**Rows:**

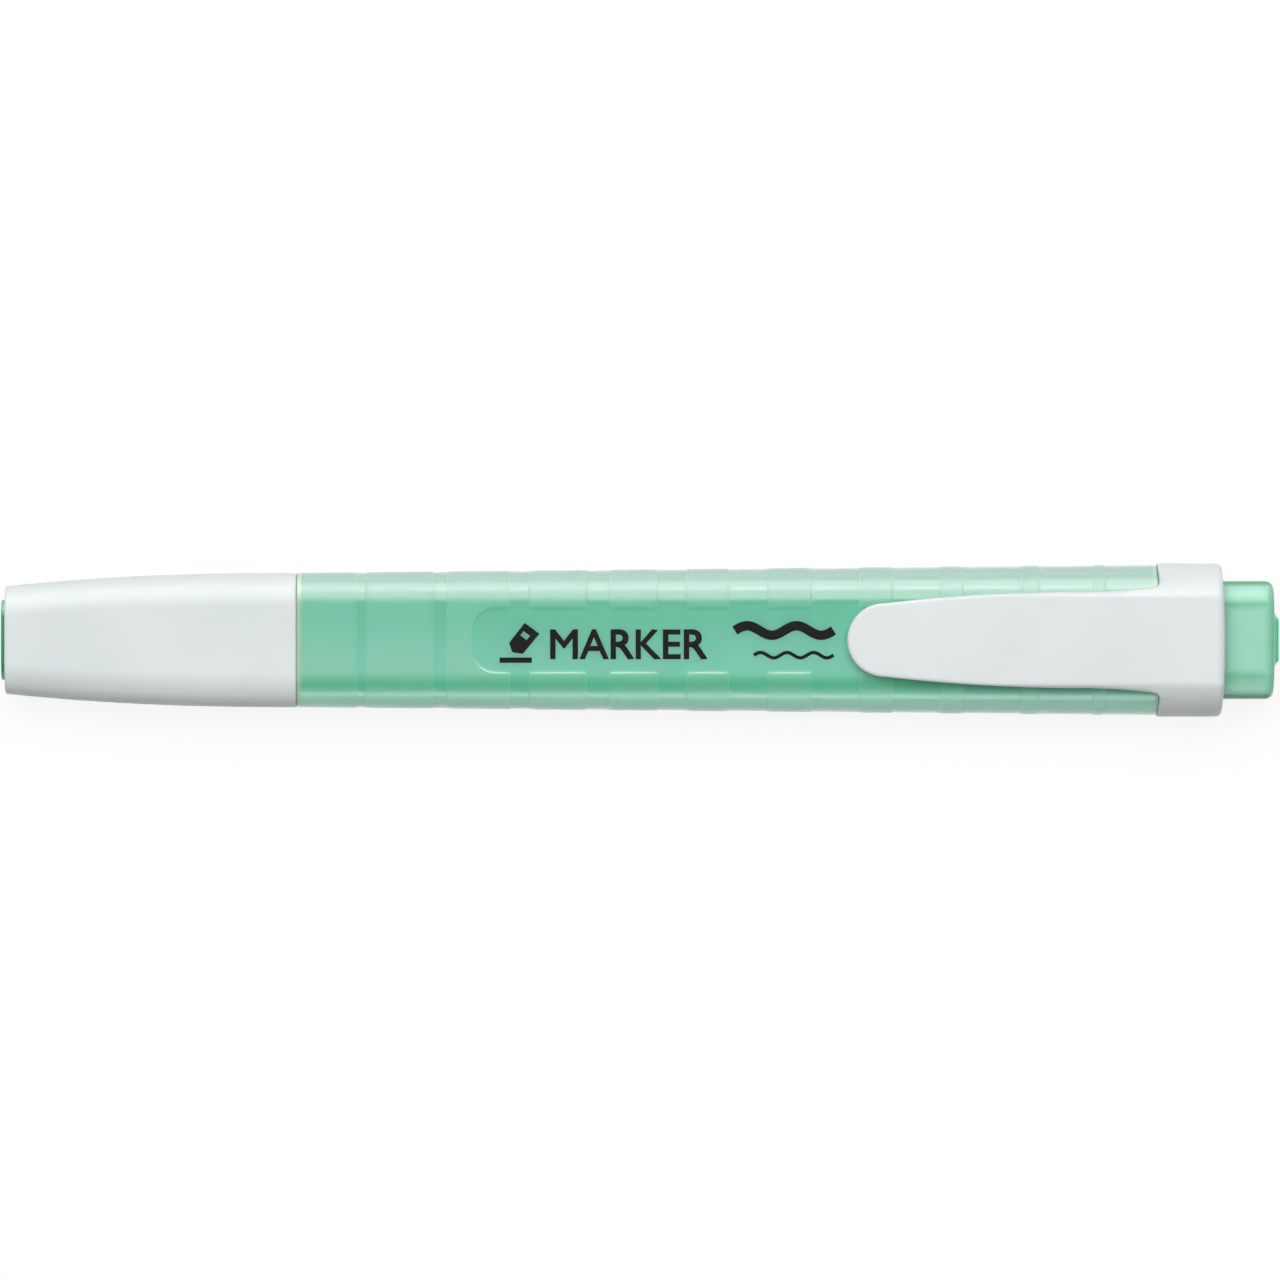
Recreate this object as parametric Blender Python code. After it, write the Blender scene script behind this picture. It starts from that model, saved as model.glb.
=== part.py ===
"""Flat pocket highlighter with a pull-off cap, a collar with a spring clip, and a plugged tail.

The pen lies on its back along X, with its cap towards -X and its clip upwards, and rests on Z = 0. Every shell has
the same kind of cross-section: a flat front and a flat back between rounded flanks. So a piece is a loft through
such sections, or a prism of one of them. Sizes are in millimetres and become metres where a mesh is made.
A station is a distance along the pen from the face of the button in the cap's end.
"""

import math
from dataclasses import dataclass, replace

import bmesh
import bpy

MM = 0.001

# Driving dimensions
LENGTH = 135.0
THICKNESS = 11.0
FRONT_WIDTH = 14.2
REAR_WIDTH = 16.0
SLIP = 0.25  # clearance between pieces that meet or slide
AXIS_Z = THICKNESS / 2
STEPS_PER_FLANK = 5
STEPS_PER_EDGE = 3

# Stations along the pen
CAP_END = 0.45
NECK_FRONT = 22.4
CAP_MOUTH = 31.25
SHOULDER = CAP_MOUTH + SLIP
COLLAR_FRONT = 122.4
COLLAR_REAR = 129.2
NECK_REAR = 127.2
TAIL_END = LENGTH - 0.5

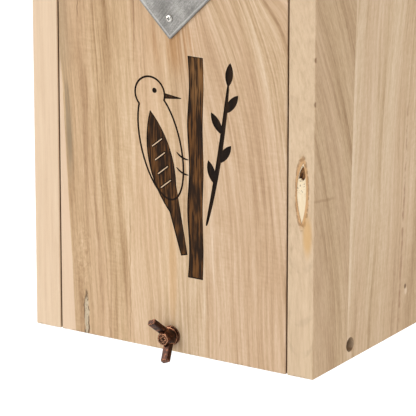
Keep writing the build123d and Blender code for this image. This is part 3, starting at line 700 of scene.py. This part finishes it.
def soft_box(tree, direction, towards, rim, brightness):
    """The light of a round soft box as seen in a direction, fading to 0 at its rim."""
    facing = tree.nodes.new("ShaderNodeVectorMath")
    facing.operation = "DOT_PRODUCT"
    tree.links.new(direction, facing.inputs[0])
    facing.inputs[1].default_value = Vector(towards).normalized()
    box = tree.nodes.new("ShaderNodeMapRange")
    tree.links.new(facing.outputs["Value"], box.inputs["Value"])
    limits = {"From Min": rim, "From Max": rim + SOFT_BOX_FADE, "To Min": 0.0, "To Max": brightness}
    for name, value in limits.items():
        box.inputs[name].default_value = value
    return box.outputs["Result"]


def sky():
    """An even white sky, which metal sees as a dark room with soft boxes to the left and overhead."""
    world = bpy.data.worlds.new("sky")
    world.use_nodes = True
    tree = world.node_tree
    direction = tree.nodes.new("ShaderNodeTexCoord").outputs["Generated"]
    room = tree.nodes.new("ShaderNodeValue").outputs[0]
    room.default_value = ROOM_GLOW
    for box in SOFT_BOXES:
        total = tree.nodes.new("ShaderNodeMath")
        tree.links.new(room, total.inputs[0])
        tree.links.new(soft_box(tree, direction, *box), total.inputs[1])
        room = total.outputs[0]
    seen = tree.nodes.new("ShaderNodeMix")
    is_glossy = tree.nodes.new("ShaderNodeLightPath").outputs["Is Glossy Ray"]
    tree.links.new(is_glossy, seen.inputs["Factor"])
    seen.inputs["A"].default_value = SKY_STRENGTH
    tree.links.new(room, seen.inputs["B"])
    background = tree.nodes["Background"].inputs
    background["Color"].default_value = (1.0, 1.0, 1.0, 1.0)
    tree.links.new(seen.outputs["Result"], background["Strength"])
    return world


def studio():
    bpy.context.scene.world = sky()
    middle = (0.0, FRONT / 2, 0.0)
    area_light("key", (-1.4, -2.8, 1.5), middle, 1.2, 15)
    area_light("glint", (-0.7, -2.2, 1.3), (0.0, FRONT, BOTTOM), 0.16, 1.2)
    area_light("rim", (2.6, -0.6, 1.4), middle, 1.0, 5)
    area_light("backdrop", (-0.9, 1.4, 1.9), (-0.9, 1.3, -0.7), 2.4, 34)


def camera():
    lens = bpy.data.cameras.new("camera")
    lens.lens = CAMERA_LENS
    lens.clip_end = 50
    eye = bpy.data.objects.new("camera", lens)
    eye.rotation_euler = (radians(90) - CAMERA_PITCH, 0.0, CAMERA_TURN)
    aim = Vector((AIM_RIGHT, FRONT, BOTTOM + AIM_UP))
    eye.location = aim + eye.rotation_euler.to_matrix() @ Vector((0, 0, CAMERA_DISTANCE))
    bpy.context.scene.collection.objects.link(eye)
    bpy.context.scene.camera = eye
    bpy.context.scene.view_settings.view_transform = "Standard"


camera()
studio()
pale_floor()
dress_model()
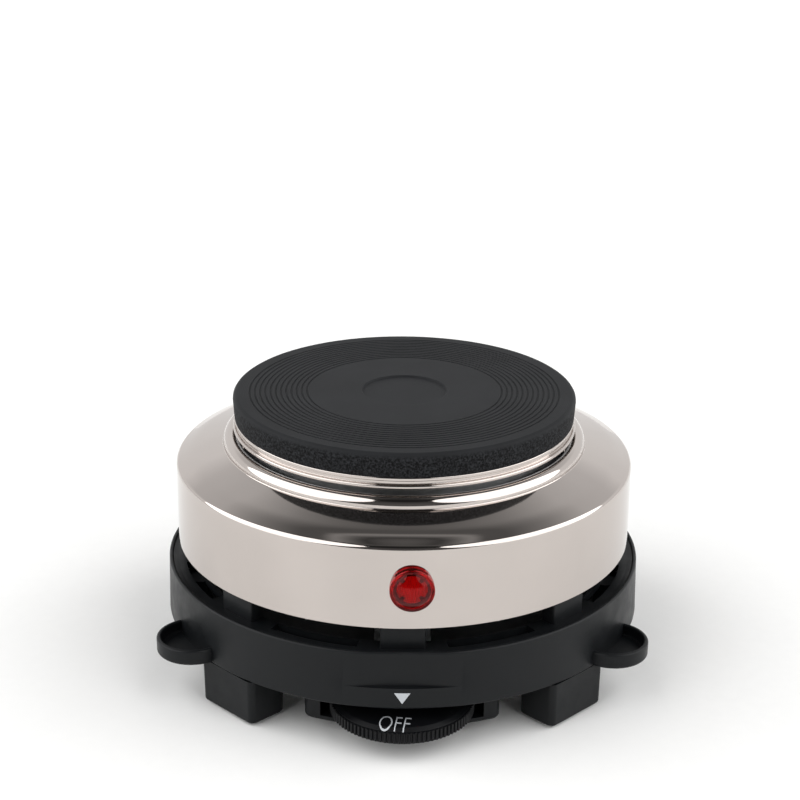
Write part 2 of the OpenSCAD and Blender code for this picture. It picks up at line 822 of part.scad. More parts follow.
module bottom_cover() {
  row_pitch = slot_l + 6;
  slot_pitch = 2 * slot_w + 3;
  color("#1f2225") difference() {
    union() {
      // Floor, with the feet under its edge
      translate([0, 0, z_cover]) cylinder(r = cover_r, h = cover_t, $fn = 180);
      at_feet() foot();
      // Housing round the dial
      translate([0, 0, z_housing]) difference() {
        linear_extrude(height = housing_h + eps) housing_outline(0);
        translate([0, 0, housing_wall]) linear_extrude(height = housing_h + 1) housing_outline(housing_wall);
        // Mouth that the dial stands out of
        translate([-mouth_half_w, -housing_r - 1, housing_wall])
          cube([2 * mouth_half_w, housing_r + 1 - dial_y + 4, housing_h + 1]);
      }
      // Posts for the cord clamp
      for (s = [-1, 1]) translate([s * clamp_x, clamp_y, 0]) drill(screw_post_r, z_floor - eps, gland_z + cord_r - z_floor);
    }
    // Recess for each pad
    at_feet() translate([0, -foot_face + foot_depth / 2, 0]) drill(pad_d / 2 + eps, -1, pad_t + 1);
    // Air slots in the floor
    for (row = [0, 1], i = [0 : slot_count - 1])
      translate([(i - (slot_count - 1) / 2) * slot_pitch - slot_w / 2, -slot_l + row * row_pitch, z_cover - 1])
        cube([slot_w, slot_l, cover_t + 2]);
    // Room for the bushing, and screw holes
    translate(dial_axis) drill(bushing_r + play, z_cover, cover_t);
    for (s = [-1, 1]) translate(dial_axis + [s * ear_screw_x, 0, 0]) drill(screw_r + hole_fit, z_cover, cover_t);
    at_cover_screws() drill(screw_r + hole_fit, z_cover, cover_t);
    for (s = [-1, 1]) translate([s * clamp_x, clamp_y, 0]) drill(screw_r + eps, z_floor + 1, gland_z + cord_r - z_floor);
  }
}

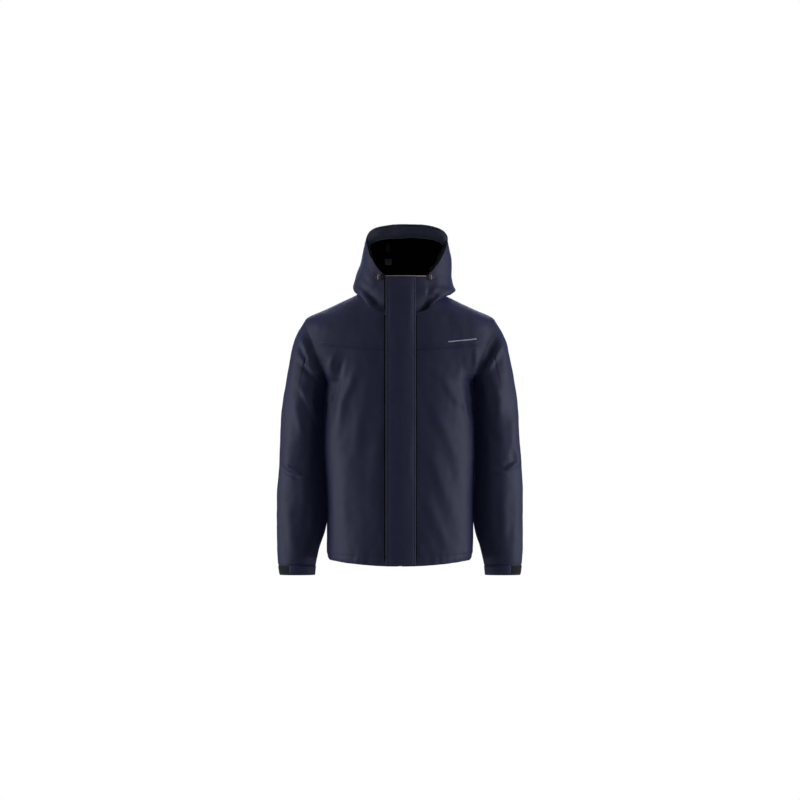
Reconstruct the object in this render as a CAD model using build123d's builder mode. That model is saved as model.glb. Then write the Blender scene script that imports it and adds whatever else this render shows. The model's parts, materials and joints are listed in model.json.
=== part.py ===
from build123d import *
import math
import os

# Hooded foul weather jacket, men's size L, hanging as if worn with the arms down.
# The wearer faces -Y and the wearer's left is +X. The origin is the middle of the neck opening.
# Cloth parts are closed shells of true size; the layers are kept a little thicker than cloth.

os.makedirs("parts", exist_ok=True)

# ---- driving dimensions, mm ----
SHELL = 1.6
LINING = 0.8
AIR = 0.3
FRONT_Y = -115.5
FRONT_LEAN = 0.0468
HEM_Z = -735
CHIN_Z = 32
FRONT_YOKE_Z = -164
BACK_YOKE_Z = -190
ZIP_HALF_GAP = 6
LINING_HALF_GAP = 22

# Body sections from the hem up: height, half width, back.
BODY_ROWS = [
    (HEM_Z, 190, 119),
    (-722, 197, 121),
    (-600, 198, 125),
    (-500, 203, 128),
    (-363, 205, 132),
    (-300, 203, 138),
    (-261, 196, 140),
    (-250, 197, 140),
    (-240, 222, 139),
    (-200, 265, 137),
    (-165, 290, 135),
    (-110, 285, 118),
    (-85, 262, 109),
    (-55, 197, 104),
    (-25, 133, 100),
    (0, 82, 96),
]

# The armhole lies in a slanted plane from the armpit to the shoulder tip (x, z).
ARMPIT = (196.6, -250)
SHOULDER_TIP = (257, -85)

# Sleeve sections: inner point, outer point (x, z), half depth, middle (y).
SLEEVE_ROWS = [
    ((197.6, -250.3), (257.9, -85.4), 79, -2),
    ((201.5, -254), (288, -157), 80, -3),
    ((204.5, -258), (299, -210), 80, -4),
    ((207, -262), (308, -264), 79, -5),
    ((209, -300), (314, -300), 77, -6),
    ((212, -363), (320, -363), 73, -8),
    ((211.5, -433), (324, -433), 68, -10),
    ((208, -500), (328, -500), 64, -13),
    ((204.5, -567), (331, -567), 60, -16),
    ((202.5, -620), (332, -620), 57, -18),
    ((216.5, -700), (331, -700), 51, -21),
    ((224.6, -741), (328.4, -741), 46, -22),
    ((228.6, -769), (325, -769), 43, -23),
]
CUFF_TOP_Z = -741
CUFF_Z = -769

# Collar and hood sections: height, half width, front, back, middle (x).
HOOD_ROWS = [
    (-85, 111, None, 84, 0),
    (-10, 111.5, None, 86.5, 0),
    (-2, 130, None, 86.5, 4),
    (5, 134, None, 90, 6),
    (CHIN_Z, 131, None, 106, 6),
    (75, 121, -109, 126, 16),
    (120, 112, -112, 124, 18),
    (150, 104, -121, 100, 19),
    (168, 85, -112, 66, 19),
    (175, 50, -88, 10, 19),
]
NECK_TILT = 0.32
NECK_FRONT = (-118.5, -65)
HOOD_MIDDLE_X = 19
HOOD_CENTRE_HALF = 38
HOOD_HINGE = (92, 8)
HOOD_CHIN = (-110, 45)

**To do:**
Determine how many lines of the data contain the word "script", and reply with that number only.

**Task output:**
2